More aggressive investors –or those who have the time to investigate the benefits and detriments of investing in specific economies — have access to various individual country ETFs. For instance, one of the best performing stock markets this year is the Turkish Stock Market. Investors sold off Turkish shares last year in the wake of social unrest, and that created a great buying opportunity to invest in one of the world’s fastest growing economies at just 12 times earnings. Investors who are interested in Turkish stocks can conveniently buy the iShares Turkish ETF (NYSEARCA:TUR).
2. Income-Generating Assets
You need to have an investment that pays a substantial dividend. Income stocks will protect you in a down market, especially since the best dividend paying stocks are more defensive than your typical non-dividend paying stocks.
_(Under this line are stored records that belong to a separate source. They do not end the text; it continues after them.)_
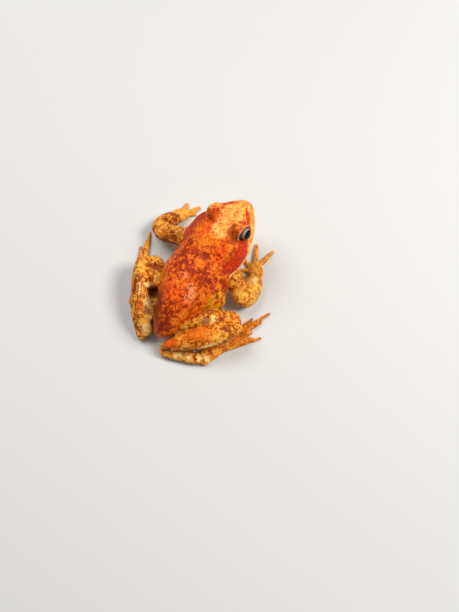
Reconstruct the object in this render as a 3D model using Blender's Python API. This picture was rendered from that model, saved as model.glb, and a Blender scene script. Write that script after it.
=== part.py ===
"""Common frog, a still life-size figure in a sitting pose, for Blender 4.5.

The frog faces -Y, its left side is +X and up is +Z.  The origin is the middle of the belly's resting
patch, on the floor.  Places are written as (left, forward, up) in millimetres, and spot() turns them
into metres in that frame.  The head has a frame of its own, because it is turned and tilted on the neck.

Trunk and head are lofted, blended into one body by a voxel remesh, and then parted with thin cuts.
Each limb is a chain of lofted segments, parted by a plane through every joint.
"""

import math

import bmesh
import bpy
from mathutils import Matrix, Vector

MM = 0.001

# The gap that parts neighbouring pieces, and how far a segment runs past its joint before it is cut.
GAP = 0.3
PAST = 1.8

# Trunk, from the rump to the neck: forward, half width, top of the back, underside.
TRUNK_FROM, TRUNK_TO = -13.4, 29.0
TRUNK = (
    (-13.4, 2.9, 12.2, 5.6),
    (-11.4, 3.9, 14.6, 3.6),
    (-8.0, 5.4, 17.6, 1.4),
    (-3.0, 7.1, 21.0, -0.3),
    (3.0, 9.7, 23.2, -0.8),
    (9.0, 12.5, 24.0, -0.2),
    (15.0, 11.9, 24.6, 2.6),
    (20.0, 11.3, 25.4, 6.2),
    (25.0, 11.0, 25.8, 9.4),
    (29.0, 10.0, 25.4, 12.0),
)
TRUNK_WIDEST = 0.44  # height of the widest level, as a share of the trunk's height
TRUNK_SQUARENESS = 2.15

# Head, in its own frame from the middle between the corners of the mouth, whose plane is the mouth
# line: forward, half width, crown, underside.
HEAD_AT = (0.0, 22.8, 17.6)
HEAD_TURN, HEAD_TILT = 7.0, 13.0  # degrees to the frog's right, and nose up
HEAD_FROM, HEAD_TO = -7.0, 22.2
HEAD = (
    (-7.0, 10.8, 8.6, 8.6),
    (-1.0, 12.6, 9.0, 7.0),
    (4.0, 12.5, 9.1, 5.8),
    (8.0, 11.7, 8.7, 4.9),
    (12.0, 10.2, 8.1, 4.2),
    (15.0, 8.6, 7.4, 3.7),
    (18.0, 6.7, 6.1, 3.1),
    (20.0, 5.3, 5.0, 2.5),
    (22.2, 4.2, 3.6, 1.9),
)
CROWN_SQUARENESS, CHIN_SQUARENESS = 1.7, 2.3

EYE_AT, EYE_RADIUS = (11.0, 6.0, 5.7), 3.1
LID_AT, LID_HALF = (10.8, 5.0, 5.8), (4.2, 3.2, 3.6)
CANTHUS_BACK, CANTHUS_FRONT, CANTHUS_RADIUS = (14.0, 5.6, 6.2), (19.0, 2.8, 4.6), 1.0
EAR_AT, EAR_WAY, EAR_RADIUS, EAR_DEPTH = (3.4, 11.0, 3.4), (0, 1, 0.4), 2.1, 1.6
NECK_CUT = -3.8  # where the head is parted from the trunk, in the head's frame

# Limb joints: left, forward, up.  The two sides differ, as the frog sits a little askew.
ARM_JOINTS = {
    "left": ((8.4, 25.8, 11.0), (24.1, 22.8, 6.2), (23.4, 32.8, 2.4)),
    "right": ((-8.8, 22.4, 11.0), (-19.2, 16.5, 5.6), (-16.9, 28.4, 2.4)),
}
LEG_JOINTS = {
    "left": ((4.0, -8.4, 8.4), (19.6, 10.0, 8.8), (5.4, -14.2, 3.5), (15.5, -5.6, 2.1)),
    "right": ((-4.0, -8.4, 8.4), (-22.0, 6.4, 9.0), (-2.9, -14.6, 3.5), (-17.0, -10.4, 2.1)),
}

# Girth of each limb segment: share of its length, half height, half width.
UPPER_ARM = ((0.0, 3.8, 4.4), (0.5, 3.5, 3.8), (1.0, 3.3, 3.6))
FOREARM = ((0.0, 3.2, 3.5), (0.35, 3.6, 4.1), (0.7, 3.1, 3.9), (1.0, 2.1, 2.9))
THIGH = ((0.0, 4.6, 4.4), (0.35, 5.3, 5.2), (0.7, 4.9, 5.0), (1.0, 3.6, 3.6))
SHANK = ((0.0, 3.4, 3.4), (0.35, 4.4, 4.5), (0.6, 4.1, 4.3), (0.82, 3.2, 3.5), (1.0, 2.5, 2.7))
TARSUS = ((0.0, 2.3, 2.3), (0.5, 2.1, 2.4), (1.0, 1.9, 2.7))
KNEE_HALF, KNEE_LEAN = 2.3, 0.6  # the fold of the knee parts thigh and shank, and leans over the thigh
HEEL_HALF, HEEL_DROP = 2.1, 1.3  # the fold of the heel parts shank and tarsus, which lies lower
FOLD_SHARE = 0.35  # where the fold ends at the rump, between hip and heel
ELBOW_HALF, ELBOW_PAST = 1.0, 2.34
THIGH_BOW, SHANK_BOW = 1.4, 1.0  # how far the flesh bulges away from the fold

# Where the tip of each finger and toe is, from the first to the last, and their girth along them.
FINGERS = {
    "left": ((19.4, 36.2), (17.4, 38.8), (17.8, 42.4), (23.2, 41.2)),
    "right": ((-10.0, 28.4), (-8.6, 32.6), (-9.4, 41.2), (-16.8, 42.2)),
}
TOES = {
    "left": ((19.8, 6.0), (22.6, 11.2), (26.2, 17.6), (28.8, 22.8), (28.4, 15.6)),
    "right": ((-18.0, 2.0), (-20.8, 8.0), (-24.8, 14.4), (-29.2, 19.8), (-31.6, 9.4)),
}
FINGER = ((0.0, 1.25), (0.3, 1.0), (0.75, 0.8), (0.9, 0.7), (1.0, 0.8))
TOE = ((0.0, 1.5), (0.35, 1.2), (0.75, 0.75), (0.92, 0.58), (1.0, 0.66))
TIP_UP, BASE_DOWN = 0.4, 0.35  # height of the tips, and how far the bases sink to stand on flats
FINGER_SPREAD, FINGER_ARCH, FINGER_ROOT, FINGER_MIDDLE = 1.15, 0.4, 1.6, 1.7
TOE_SPREAD, TOE_ARCH, TOE_ROOT, TOE_MIDDLE = 0.9, 0.5, -0.4, 2.2
PALM, PALM_LENGTH = ((0.0, 2.0, 2.7), (0.5, 1.5, 2.8), (1.0, 1.1, 2.5)), 5.4
SOLE, SOLE_LENGTH = ((0.0, 1.8, 2.7), (0.5, 1.4, 2.7), (1.0, 1.0, 2.2)), 12.0
PALM_UP = 1.0  # height of the far end of palm and sole
WEB_THICKNESS, WEB_REACH, WEB_HOLLOW = 0.7, 0.72, 0.9
WEB_UP, WEB_DROP = 1.2, 0.5  # height of the web at its root, and how much lower its free edge lies

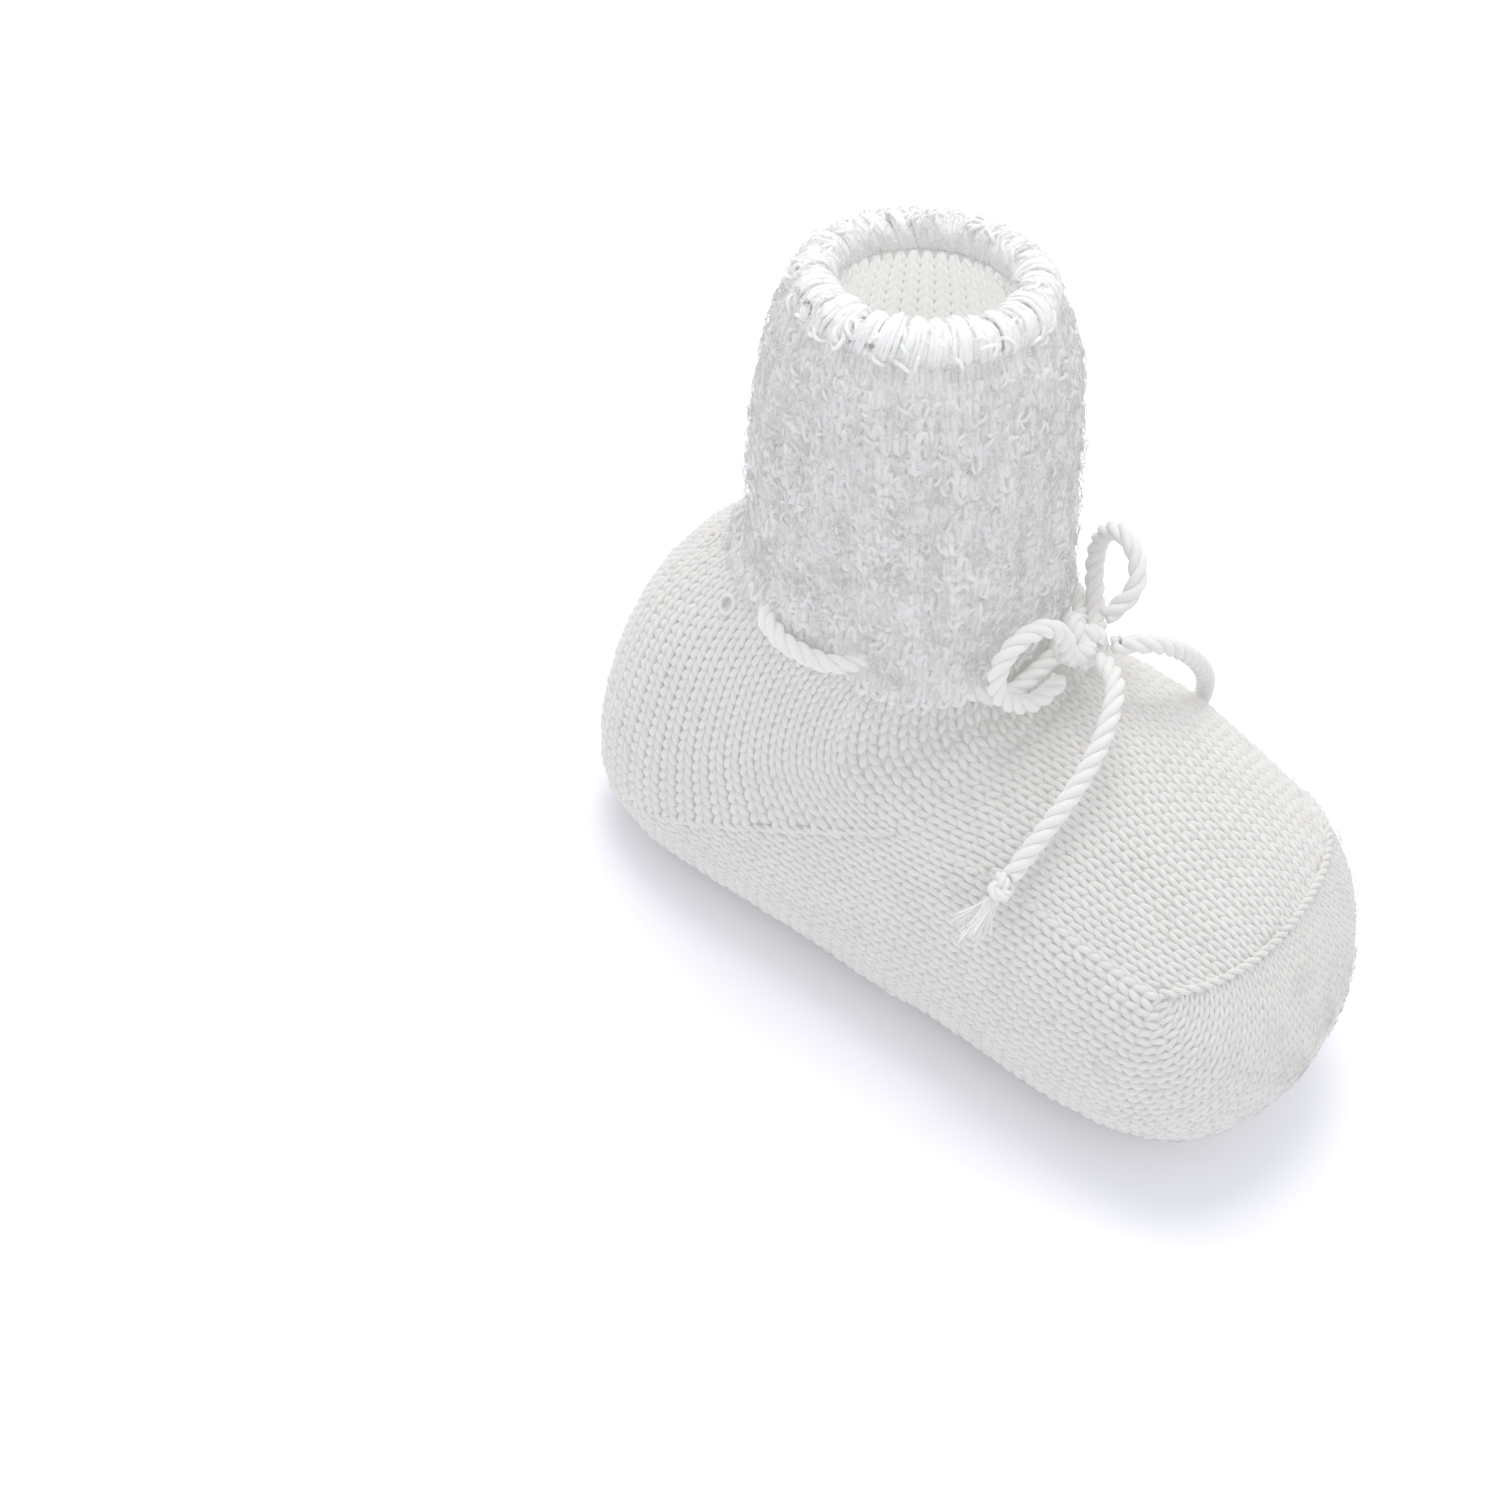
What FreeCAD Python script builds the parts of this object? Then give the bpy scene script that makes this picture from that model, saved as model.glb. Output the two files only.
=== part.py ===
"""Knitted baby bootie: a soft tube with a short-row heel and toe, a ribbed cuff and a drawcord tied in a bow.

Millimetres. +X points to the toe, +Y to the wearer's left, +Z up. The origin is on the ground under the
middle of the foot. The sole is flat on the ground and the cuff leans back a little.
"""
import FreeCAD
import Part
import math
import os

# ---- driving dimensions ----
FABRIC = 2.0            # thickness of the knitted wall
SEAM_RISE = 0.6         # how far the toe seam stands proud
SEAM_WIDTH = 1.6
GORE_WIDTH = 1.2
CORD = 2.5              # diameter of the drawcord
AROUND = 48             # points round one section
TOUCHING = 1e-4         # points nearer than this are one point

FOLD = (6.0, 53.0)      # middle of the crease in front of the ankle, (x, z)
CREASE_TOP = 5.0        # crease radius at the ankle
CREASE_FOOT = 6.0       # crease radius on the foot
TOE_TIP = 50.8
SOLE_PRESS = 0.5        # how far the soft sole is pressed flat by the ground

# Back and sole of the foot seen from the side, from the ankle round the heel: x, z, half breadth.
# The sole's rows lie a little below the ground, which cuts it flat.
HEEL_LINE = [
    (-39.0, 53.0, 19.5), (-40.6, 49.0, 19.7), (-44.5, 43.5, 20.0), (-48.0, 37.0, 20.3),
    (-50.0, 29.0, 20.6), (-50.5, 20.0, 20.8), (-49.6, 11.0, 21.0), (-46.5, 4.0, 21.2),
    (-41.0, 0.6, 21.5), (-33.0, -SOLE_PRESS, 22.0), (-23.0, -SOLE_PRESS, 22.6),
    (-11.0, -SOLE_PRESS, 23.4), (6.0, -SOLE_PRESS, 24.4),
]
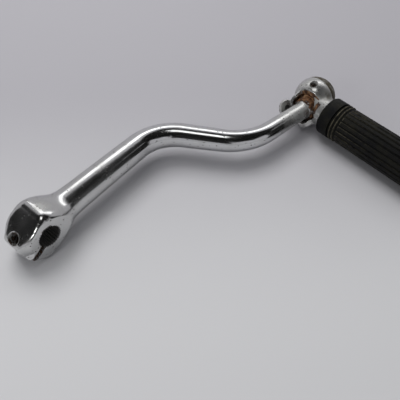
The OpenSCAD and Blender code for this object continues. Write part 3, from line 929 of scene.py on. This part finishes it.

Finding a good high dividend paying stock is a little tricky in this low interest rate market environment. While there is no shortage of options, many companies pay high dividends because investors are concerned that they will not be able to sustain the dividend. Therefore, a good strategy is to look for companies that have stable businesses that are distributing a large portion of their profits to shareholders. The downside is that these profits cannot go into growing the business, but you can invest in growth companies with some of your other assets.
There are several good places to look for high dividend paying stocks. For instance, one option is the tobacco industry. These companies don’t have rapid growth, and it doesn’t have many outlets for investing their profits, and so it pays outsized dividends that exceed 5 percent. Other options include telecommunications companies such as AT&T (NYSE:T) and Verizon (NYSE:VZ), which have steady income streams and pay dividends that are substantially larger than your typical S&P 500 company. More aggressive investors can look into smaller, higher dividend paying companies such as the prison owners and operators – Corrections Corp. of America (NYSE:CXW) and the Geo Group (NYSE:GEO), which pay 6.3 percent and 6.9 percent dividends, respectively.
Disclosure: Ben Kramer-Miller is long Kinross Gold and owns gold coins.